Hold quarterly meetings with themes. For example: Q1 Thorough investment review of all assets (yours and others); Q2 Financial assessment with rework of financial plan; Q3 Life Issues Asssessment with look at risk protection (insurance) and estate planning; Q4 Tax Status Assessment looking at changes made this year that affected their taxes, and estimating tax impact, and steps to take to minimize taxes (disclaimer remind them to consult tax advisor).
 
These are valuable meetings and worth your fee. Clients will gladly pay the fee to get this comprehensive look.  It works ...I know! Visit me:
http://www.valuemarketingsystems.com/AboutUs.html
Dec 4, 2009 12:55 pm

Hey cheapy... BUY AN AD

Dec 4, 2009 3:04 pm

Hey senior members. This is a business networking site where serious professionals can exchange ideas. It's OK to leave business cards.

 
This site is not a park bench where all the old folks hang out and exchange war stories.
 
Let innovation and creativity thrive.
Dec 4, 2009 4:15 pm

Actually it's not... this is a forum not a networking site(in case you are confusing this for your local chamber).

 
We are hear to tell war stories and exchange ideas, no peddle products to each other.. Maybe you didn't read the agreement when you signed up, but it said no advertising...
Dec 4, 2009 4:47 pm

Bill, nobody wants to be "sold" on this site.  There are but a small handful of vendors on this site that actually contribute the right way.  I would suggest you check the posts Fred at TradePMR (FVDA_trade-PMR) or Bill Singer (securities attorney).  They just come to mind.   They actually contribute rather than say "Hey come see my website!".  If people are impressed with your contributions, they will naturally check out your website. 

 
Just some friendly suggestions...
Jan 19, 2010 2:01 pm

1) Flat Planning fee for objective financial plan.  Mine starts at $2200, Max is $9,000, depending on how long the attorney/CPA/record gathering will take.

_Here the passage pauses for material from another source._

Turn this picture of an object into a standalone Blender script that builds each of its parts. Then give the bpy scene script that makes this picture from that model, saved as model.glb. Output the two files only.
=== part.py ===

2) Percentage fee for AUM, per IAR specs.
I never "rebate" planning fees, because I don't want the two roles to be confused.  I also don't want FINRA to have a case against me for operating with a conflict of interest.  The Financial Plan is an objective, stand-alone piece that is highly valued.  The asset management is not objective, but it's derived from my expertise and resources; it also is a better long-term solution than A- or B-share funds and stock trades.
Jan 19, 2010 3:43 pm
beenthere47:

Charge separate fees: 1) fees for advice based on complexity and 2) fees a percentage of AUM.  I did this for years until retiring Dec 2007.

 
OK to charge a fee higher in first year than followon. For example, charge $3,000 year-1 then $2,000 annually thereafter. They pay for financial planning advice so don't confuse with investment advice and asset management. That's why you get %ofAUM.
 
Hold quarterly meetings with themes. For example: Q1 Thorough investment review of all assets (yours and others); Q2 Financial assessment with rework of financial plan; Q3 Life Issues Asssessment with look at risk protection (insurance) and estate planning; Q4 Tax Status Assessment looking at changes made this year that affected their taxes, and estimating tax impact, and steps to take to minimize taxes (disclaimer remind them to consult tax advisor).
 
These are valuable meetings and worth your fee. Clients will gladly pay the fee to get this comprehensive look.  It works ...I know! Visit me:
http://www.valuemarketingsystems.com/AboutUs.html
 
This paragraph is actually one of the better ideas I've heard today.  I think we all struggle with what to talk about with our clients when we meet with them for reviews. 
 
With that said, you need a better website.  It's looks strikingly similar to the many side ads I've, I mean my friends have clicked on that promise to make my, um - their, parts bigger, my waist smaller, or my checkbook bigger.  As I was clicking on your link I was wondering whether or not I'd see your smiling face staring back at me in 1.7 seconds.  Yep. 
 
You're competing, not product to product per se, but for mind space with guys like Matt Oeschli (who has a great website even though he starts talking to me when it opens), Bill Singer, and some others who are well established here.  It would behoove you to steal some ideas from them.   
 
  
Jan 19, 2010 3:48 pm
Spaceman Spiff:
beenthere47:

Charge separate fees: 1) fees for advice based on complexity and 2) fees a percentage of AUM.  I did this for years until retiring Dec 2007.

 
OK to charge a fee higher in first year than followon. For example, charge $3,000 year-1 then $2,000 annually thereafter. They pay for financial planning advice so don't confuse with investment advice and asset management. That's why you get %ofAUM.
 
Hold quarterly meetings with themes. For example: Q1 Thorough investment review of all assets (yours and others); Q2 Financial assessment with rework of financial plan; Q3 Life Issues Asssessment with look at risk protection (insurance) and estate planning; Q4 Tax Status Assessment looking at changes made this year that affected their taxes, and estimating tax impact, and steps to take to minimize taxes (disclaimer remind them to consult tax advisor).
 
These are valuable meetings and worth your fee. Clients will gladly pay the fee to get this comprehensive look.  It works ...I know! Visit me:
http://www.valuemarketingsystems.com/AboutUs.html
 
This paragraph is actually one of the better ideas I've heard today.  I think we all struggle with what to talk about with our clients when we meet with them for reviews.    
 
Its a lot like ours as well:  We do goal planning and tracking in Q1, Retirement income strategies/wealth accumulation in Q2, Estate/insurance/cash reserves in Q3 and tax planning in Q4. 
Jan 19, 2010 3:59 pm

Here's mine:

 
Q1 - Call and offer tax free bond
Q2 - Call and offer dividend paying stock
Q3 - Call and offer LTC/LI review
Q4 - Call and sell at a loss those investments from Q1. 
 
Seriously, I'd love to hear if some others out there have a similar approach to their meetings throughout the year.